People are loathe to recognise, what nevertheless, in this field, it is absolutely necessary should be recognised; namely, that in the process of man’s historic evolution a thing, that at an earlier period was all right, may at a later period become all wrong. In order that a new age might come about in human affairs, it was necessary that the whole system of education, and with it public spiritual life, should be removed from those circles that had exclusive possession of it all through the middle ages, and entrusted to the State. But to continue to maintain this state of things, is a grave social mistake.

This is what the first part of the book is intended to shew. The spiritual life has matured to freedom within the framework of the state; but it cannot rightly enjoy and exercise this freedom unless it is granted complete self-government. The whole character assumed by the spiritual life requires that it should form a completely independent branch of the body social. The educational and teaching system, lying as it does at the root of all spiritual life, must be put under the management of those people who are educating and teaching; and none of the influences at work in state or industry should have any say or interference in this management. No teacher should spend more time on teaching than will allow of his also being a manager in his own sphere of activity. And in the way that he himself conducts the teaching and education, so too he will conduct the management. Nobody will issue instructions, who is not at the same time actively engaged in teaching and educating. No parliament has any voice in it,—nor any individual, who once on a time may have taught, but is no longer personally teaching. The experience learnt at first hand in actual teaching passes direct into the management.—In such a system, practical knowledge and efficiency must, of course, tell in the very highest possible degree.

It may no doubt be objected, that even under such a selfgoverning spiritual life things will not be quite perfect. But then, in real life, that is not to be looked for. All one can aim at, is the best that is possible. With each child of man there are new abilities growing up, and these will really be passed on into the life of the community, when the care of developing them rests entirely with people who can judge and decide on spiritual grounds alone. How far a particular child should be brought on in one direction or another, can only be judged in a spiritual community that is quite free and detached. What steps should be taken to ensure their decision having its “rights,” this too is a matter only to be determined by a free spiritual community. From such a community the State and the economic life can receive the forces they need, and which they cannot get of themselves when they fashion spiritual life from their own points of view.

It follows from the whole tenor of the following pages, that the directors of the free spiritual life will have charge also of the arrangements and course of teaching in those institutes also, which are specially directed to the service of the State or of the economic world.—Law-schools, Trades-schools, Agricultural and Industrial Colleges, would all take their form from the free spiritual life. Many prejudices are bound to be aroused, when the principles stated in this book are pursued to these, their right consequences. But from what do such prejudices proceed?

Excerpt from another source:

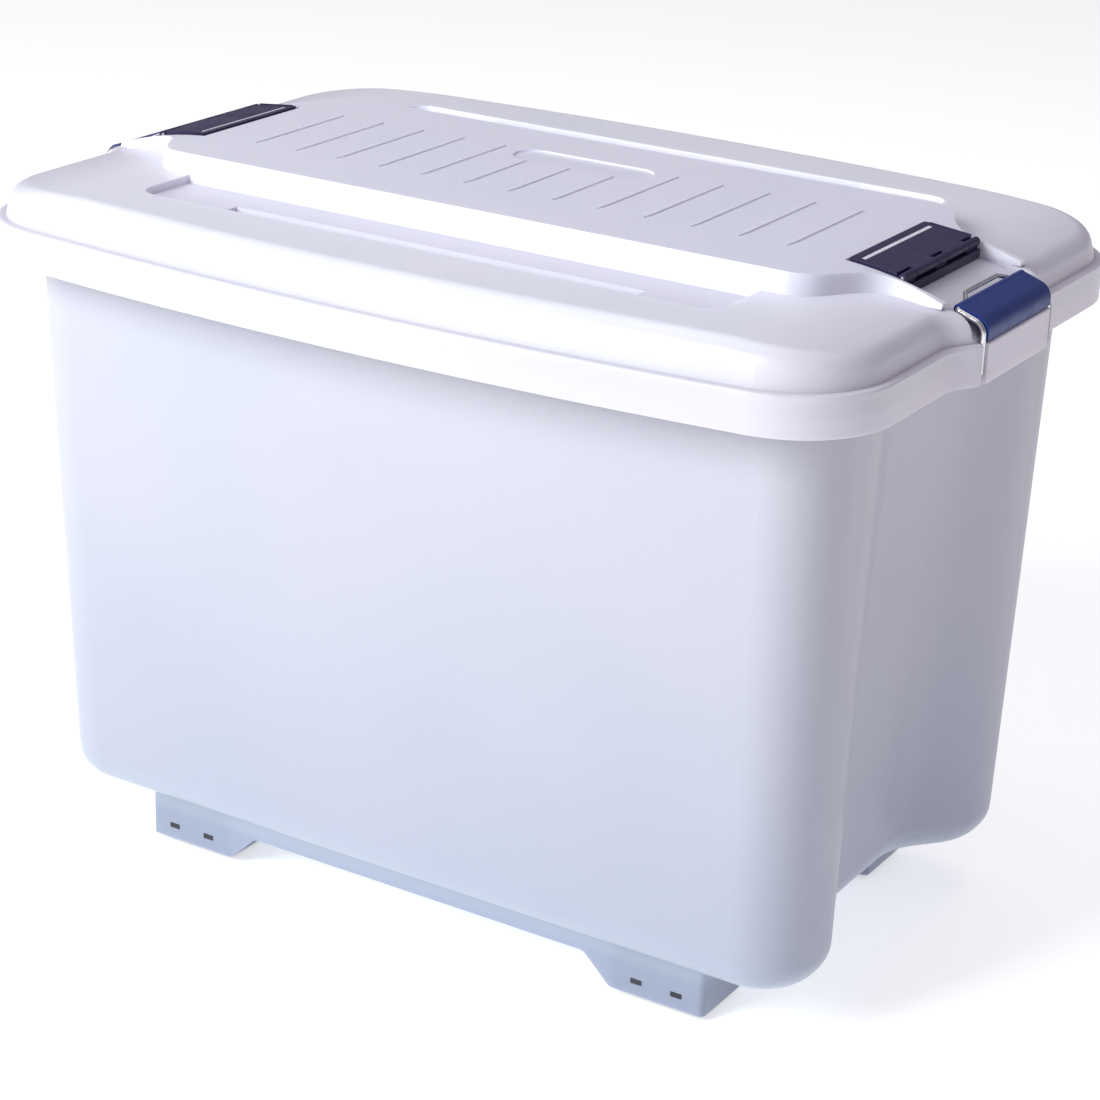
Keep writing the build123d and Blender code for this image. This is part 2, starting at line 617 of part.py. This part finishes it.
def make_hinge_base(end):
    """The strip let into the lid, with three knuckles that hold the pin."""
    web_inner_x = HINGE_X - HINGE_BARREL_DIAMETER / 2
    web_outer_x = HINGE_X + HINGE_BARREL_DIAMETER / 4
    outer_start = HINGE_KNUCKLE_END + HINGE_GAP
    middle_end = HINGE_KNUCKLE_START - HINGE_GAP
    spans = (
        (-FLAP_HALF_WIDTH, -outer_start),
        (-middle_end, middle_end),
        (outer_start, FLAP_HALF_WIDTH),
    )
    with BuildPart() as base:
        with BuildSketch(Plane.XY.offset(HINGE_SEAT_Z)):
            with Locations((end * HINGE_X, 0)):
                Rectangle(HINGE_BASE_WIDTH, 2 * FLAP_HALF_WIDTH)
        extrude(amount=HINGE_BASE_TOP_Z - HINGE_SEAT_Z)
        for start_y, end_y in spans:
            with BuildSketch(Plane.XZ.offset(-start_y)):
                with Locations((end * (web_inner_x + web_outer_x) / 2, HINGE_Z)):
                    Rectangle(
                        web_outer_x - web_inner_x, HINGE_Z - HINGE_SEAT_Z - 1,
                        align=(Align.CENTER, Align.MAX),
                    )
                with Locations((end * HINGE_X, HINGE_Z)):
                    Circle(HINGE_BARREL_DIAMETER / 2)
            extrude(amount=-(end_y - start_y))
        with BuildSketch(Plane.XZ):
            with Locations((end * HINGE_X, HINGE_Z)):
                Circle(HINGE_PIN_DIAMETER / 2)
        extrude(amount=FLAP_HALF_WIDTH, both=True, mode=Mode.SUBTRACT)
    return base.part


def make_hinge_pin(end):
    """A straight steel pin through all the knuckles."""
    with BuildPart() as pin:
        with BuildSketch(Plane.XZ):
            with Locations((end * HINGE_X, HINGE_Z)):
                Circle(HINGE_PIN_DIAMETER / 2)
        extrude(amount=FLAP_HALF_WIDTH, both=True)
        fillet(pin.edges(), HINGE_PIN_DIAMETER / 8)
    return pin.part


def make_wheel(x, y):
    """A moulded wheel with a rounded tyre, a thinner web and a hub that runs on the axle."""
    hub_half_width = CHEEK_Y - CARRIER_WALL - HUB_GAP
    bore = AXLE_DIAMETER / 2 + AXLE_RUNNING_FIT
    tyre_inner = WHEEL_DIAMETER / 2 - TYRE_THICKNESS
    web_outer = tyre_inner + TYRE_THICKNESS / 2
    with BuildPart() as wheel:
        with BuildSketch(Plane((x, y, WHEEL_Z))) as section:
            with Locations(((bore + HUB_DIAMETER / 2) / 2, 0)):
                Rectangle(HUB_DIAMETER / 2 - bore, 2 * hub_half_width)
            with Locations(((bore + web_outer) / 2, 0)):
                Rectangle(web_outer - bore, WEB_WIDTH)
            with Locations(((tyre_inner + WHEEL_DIAMETER / 2) / 2, 0)):
                Rectangle(TYRE_THICKNESS, WHEEL_WIDTH)
            tread = section.vertices().group_by(Axis.X)[-1]
            fillet(tread, TREAD_RADIUS)
        revolve(axis=Axis((x, y, WHEEL_Z), (0, 1, 0)))
    return wheel.part


def make_wheel_axle(x, y):
    """A plain steel axle, held in the carrier's cheeks."""
    with BuildPart() as axle:
        with BuildSketch(Plane.XZ.offset(-y)):
            with Locations((x, WHEEL_Z)):
                Circle(AXLE_DIAMETER / 2)
        extrude(amount=CHEEK_Y, both=True)
    return axle.part


def make_wheel_carrier(x, y, side):
    """A channel that snaps up into its pod, held by two barbs that show in the pod's windows."""
    low_z = POD_BOTTOM_Z + 1
    length = POD_LENGTH - 2 * (POD_WALL + CARRIER_GAP)
    barb_reach = POD_WIDTH / 2 - CHEEK_Y - CARRIER_GAP
    with BuildPart() as carrier:
        with BuildSketch(Plane.XY.offset(low_z)):
            with Locations((x, y)):
                RectangleRounded(length, 2 * CHEEK_Y, POD_CORNER_RADIUS - POD_WALL - CARRIER_GAP)
        extrude(amount=TUB_BOTTOM_Z - low_z)
        with Locations((x, y, low_z)):
            Box(
                2 * length, 2 * (CHEEK_Y - CARRIER_WALL), TUB_BOTTOM_Z - CARRIER_WALL - low_z,
                align=(Align.CENTER, Align.CENTER, Align.MIN), mode=Mode.SUBTRACT,
            )
        with Locations((x, y + side * (CHEEK_Y + barb_reach / 2), WINDOW_Z)):
            with GridLocations(WINDOW_SPACING, 0, 2, 1):
                Box(
                    WINDOW_WIDTH - 2 * CARRIER_GAP, barb_reach + 1,
                    WINDOW_HEIGHT - 2 * CARRIER_GAP,
                )
        with BuildSketch(Plane.XZ.offset(-y)):
            with Locations((x, WHEEL_Z)):
                Circle(AXLE_DIAMETER / 2)
        extrude(amount=CHEEK_Y + 1, both=True, mode=Mode.SUBTRACT)
    return carrier.part


def save(part, name):
    """Labels a finished piece and writes its STEP file."""
    part.label = name
    export_step(part, f"parts/{name}.step")


os.makedirs("parts", exist_ok=True)
save(make_tub(), "tub")
save(make_lid(), "lid")
for pod, end, side in PODS:
    x = end * POD_CENTRE_X
    y = side * WHEEL_Y
    save(make_wheel_carrier(x, y, side), f"{pod}_wheel_carrier")
    save(make_wheel(x, y), f"{pod}_wheel")
    save(make_wheel_axle(x, y), f"{pod}_wheel_axle")
for name, end in ENDS:
    wire = make_clip_wire(end)
    loop = make_clip_loop(end, wire)
    save(make_clip_grip(end, wire, loop), f"{name}_clip_grip")
    save(loop, f"{name}_clip_loop")
    save(wire, f"{name}_clip_wire")
    save(make_hasp_flap(end), f"{name}_hasp_flap")
    save(make_hinge_base(end), f"{name}_hinge_base")
    save(make_hinge_pin(end), f"{name}_hinge_pin")
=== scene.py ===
import math

import bmesh
import bpy
from mathutils import Matrix, Vector


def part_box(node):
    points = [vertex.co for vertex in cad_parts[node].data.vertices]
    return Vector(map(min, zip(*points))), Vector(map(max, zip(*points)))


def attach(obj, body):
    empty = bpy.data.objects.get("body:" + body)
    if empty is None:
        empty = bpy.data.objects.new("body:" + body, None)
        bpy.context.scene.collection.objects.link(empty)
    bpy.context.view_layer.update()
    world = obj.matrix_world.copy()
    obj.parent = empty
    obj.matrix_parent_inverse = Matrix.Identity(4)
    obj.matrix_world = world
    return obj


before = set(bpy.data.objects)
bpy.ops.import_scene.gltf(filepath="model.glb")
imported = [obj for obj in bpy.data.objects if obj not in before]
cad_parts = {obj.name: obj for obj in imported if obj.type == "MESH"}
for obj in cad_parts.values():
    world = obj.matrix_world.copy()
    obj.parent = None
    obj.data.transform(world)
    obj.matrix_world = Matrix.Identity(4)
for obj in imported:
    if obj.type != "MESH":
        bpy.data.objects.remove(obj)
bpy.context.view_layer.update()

# ---- camera ----
AIM = Vector((-0.0384, 0.0825, 0.2316))
AZIMUTH = 31.3                # degrees round from the front towards the right end
ELEVATION = 21.6
ROLL = 2.0
DISTANCE = 2.468
LENS = 95.9                   # millimetres
SENSOR_WIDTH = 36.0
CLIP_END = 200.0

# ---- lights and floor ----
LIT_POINT = (0, 0, 0.3)       # both lights face this
KEY_PLACE = (-1.45, -3.1, 2.36)
KEY_SIZE = 2.0
KEY_POWER = 170
KEY_COLOUR = (0.93, 1.0, 0.97)
OVERHEAD_PLACE = (0, 0.5, 2.9)
OVERHEAD_SIZE = 2.4
OVERHEAD_POWER = 18
OVERHEAD_COLOUR = (0.97, 0.95, 1.0)
SURROUND_COLOUR = (0.97, 0.91, 1, 1)
SURROUND_STRENGTH = 0.27
FLOOR_REACH = 80.0
FLOOR_COLOUR = (0.93, 0.93, 0.93, 1)
FLOOR_ROUGHNESS = 0.9
FLOOR_GLOW = 0.55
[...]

The anti-social spirit in them becomes evident, when one recognises, that at bottom they proceed from an unconscious persuasion, that people connected with education must necessarily be unpractical persons, remote from life,—not the sort of people whom one could for a moment expect to institute arrangements that would be of any real use for the practical departments of life, and that all such arrangements must be instituted by the people actively engaged in practical life, whilst the educators must work on the lines laid down for them.

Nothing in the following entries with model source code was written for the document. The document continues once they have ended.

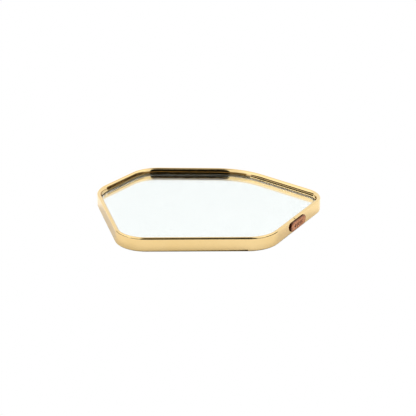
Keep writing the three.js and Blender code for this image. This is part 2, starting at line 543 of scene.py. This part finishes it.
def put_on(node, material, easing=0.08):
    """A CAD node keeps its shape and gets a finish, with its sharp edges eased."""
    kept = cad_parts[node]
    kept.data.materials.clear()
    kept.data.materials.append(material)
    weld = kept.modifiers.new("weld", "WELD")
    weld.merge_threshold = 0.005 * MM
    ease = kept.modifiers.new("ease", "BEVEL")
    ease.width = easing * MM
    ease.segments = 2
    ease.limit_method = "ANGLE"
    ease.angle_limit = math.radians(40)
    ease.harden_normals = False


# ---------------------------------------------------------------- the rim


def straight(a, b, normal):
    """The two ends of a flat stretch of the section, each doubled a hair's breadth in."""
    lead = (b - a).normalized() * 0.04
    return [(a + lead, normal), (b - lead, normal)]


def rim_section():
    """The strip's closed section as points and normals: x is the distance in from the outer wall."""
    bottom, top = span("rim_band")
    leg = span("foam_tape_1")[0]
    curl = arc(CURL_RADIUS, bottom + CURL_RADIUS, CURL_RADIUS, CURL_RADIUS, 270, 180, 14)
    shoulder = arc(SHOULDER, top - SHOULDER, SHOULDER, SHOULDER, 180, 90, 22)
    slope = arc(SHOULDER, top - CREST_FALL, CREST_WIDTH - SHOULDER, CREST_FALL, 90, 0, 30)
    left = Vector((-1, 0))
    right = Vector((1, 0))
    outside = list(curl)
    outside += straight(curl[-1][0], shoulder[0][0], left)
    outside += shoulder
    outside += slope[1:]
    outside += straight(slope[-1][0], Vector((CREST_WIDTH, leg + 0.1)), right)
    inside = [(point - normal * STRIP, -normal) for point, normal in reversed(outside)]
    return outside + inside


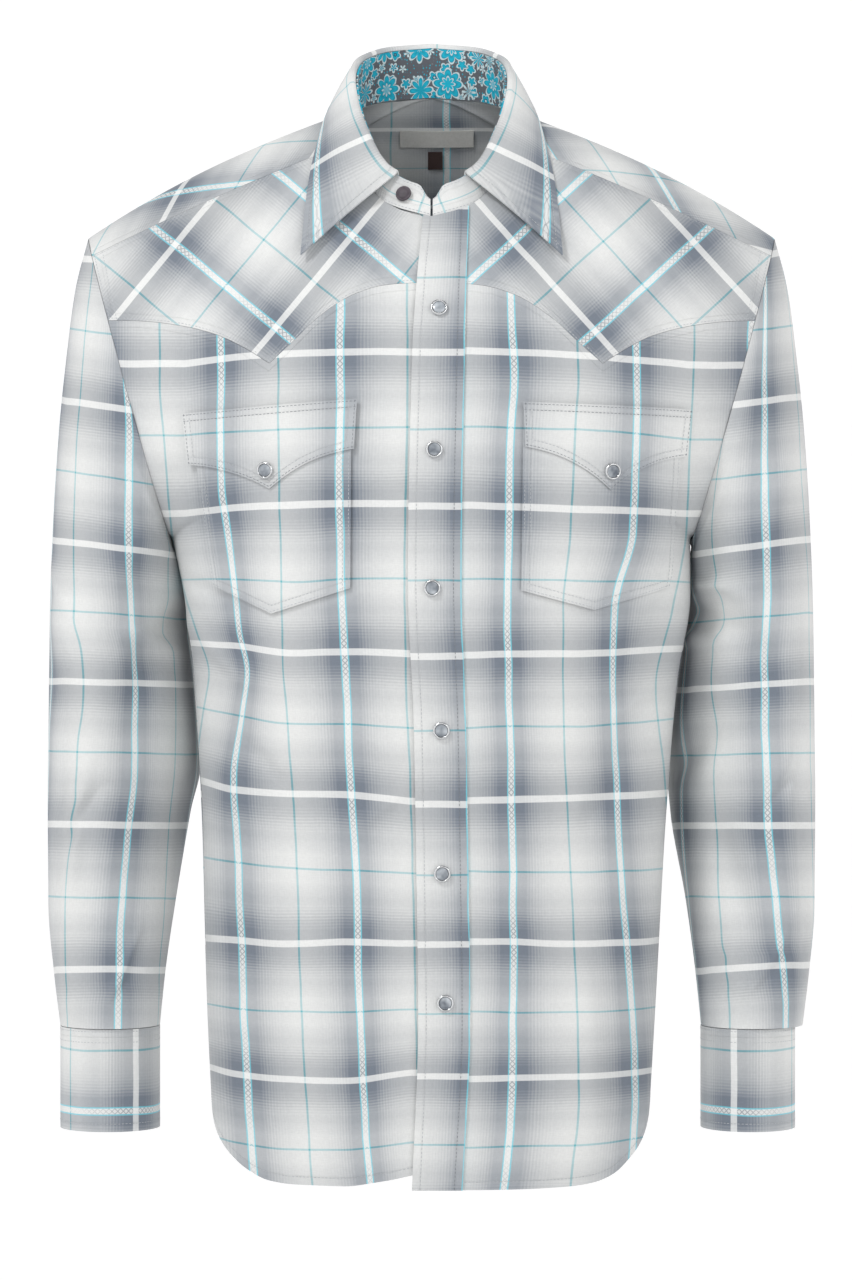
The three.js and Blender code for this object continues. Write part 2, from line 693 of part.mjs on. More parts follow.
// Sleeves: rings from the armhole to the cuff seam
const SLEEVE_COLUMNS = ['outX', 'outZ', 'inRight', 'inLeft', 'inZ', 'front', 'back', 'shift', 'egg', 'skew'];
const SLEEVE_ROWS = table(SLEEVE_COLUMNS, [
  [240, -62, 181, 181, -275, 58, 64, 0, 0.22, 0],
  [249, -97, 183, 184, -279, 61, 66, 1, 0.2, 0],
  [255.5, -145, 184, 186, -285, 63, 68, 2, 0.16, 4],
  [261, -200, 182, 186.5, -294, 67, 70, 2, 0.1, 12],
  [264.5, -260, 176.5, 184, -311, 72, 70, 0, 0.05, 28],
  [266.5, -325, 170.5, 177, -341, 75, 68, -3, 0, 44],
  [267.5, -410, 163.5, 167, -425, 73, 62, -4, 0, 50],
  [268, -462, 171, 169.5, -466, 66, 57, -4, 0, 44],
  [268, -525, 180, 179, -525, 52, 55, 0, 0, 20],
  [264, -575, 186.5, 185, -575, 47, 49, -1, 0, 5],
  [259.5, -611.7, 190, 188.5, -611.7, 41.5, 42.5, -2, 0, 0],
]);

const SLEEVE_FOLDS = table(['side', 'around0', 'along0', 'around1', 'along1', 'width', 'depth'], [
  [1, 165, 0.44, 60, 0.56, 0.028, -4.5],
  [1, 160, 0.62, 70, 0.53, 0.026, -4.0],
  [1, 60, 0.30, 100, 0.48, 0.030, 3.0],
  [1, 120, 0.70, 80, 0.92, 0.030, -2.6],
  [1, -60, 0.42, -150, 0.55, 0.030, -4.0],
  [1, -100, 0.65, -70, 0.90, 0.034, -3.0],
  [-1, 30, 0.50, 85, 0.58, 0.026, 3.6],
  [-1, 70, 0.66, 60, 0.92, 0.034, -3.0],
  [-1, 160, 0.45, 100, 0.56, 0.028, -4.2],
  [-1, 120, 0.28, 90, 0.44, 0.030, 2.8],
  [-1, -70, 0.45, -150, 0.58, 0.030, -4.0],
  [-1, -95, 0.68, -75, 0.90, 0.034, -3.0],
]);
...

In thinking like this, people do not see, that the educators need to fix their lines of work themselves, from the smallest things up to the biggest, that it is when they cannot do so that they grow unpractical and remote from life. And then you may give them any principle to work on, laid down by apparently the most practical persons, and yet their education will not turn out people really practically equipped for life. Our anti-social conditions are brought about, because people are turned out into social life not educated to feel socially. People with social feelings can only come from a mode of education that is directed and carried on by persons who themselves feel socially. The social question will never be touched, until the education question and the question of the spiritual life are treated as a vital part of it. An anti-social spirit is created not merely by economic institutions, but through the attitude of the human beings within these institutions being an anti-social one. And it is anti-social, to have the young brought up and taught by persons, who themselves are made strangers to real life by having their lines of work and the substance of their work laid down for them from outside.

The State establishes law-schools. And it requires, that the substance of the jurisprudence taught in these law-schools should be the same as the State has fixed for its own constitution and administration, from its own points of view. When the law-schools proceed wholly from a free spiritual life, this free spiritual life itself will supply the substance of the jurisprudence taught in them. The State will wait to take its mandate from the spiritual life. It will be fertilised by the reception of living ideas, such as can issue only from a spiritual life that is free.

But the human-beings, growing up to life, are within the spiritual domain, and will go forth with views of their own to put into practice. The education given by people who are strangers to life, inside educational institutes planned by mere practicians,—this is not an education that can be realised in practice. The only teaching that can find practical realisation comes from teachers who understand life and its practice from a point of view of their own. In this book an attempt is made to give at least a sketch of the way in which a free spiritual organisation will shape its details of working.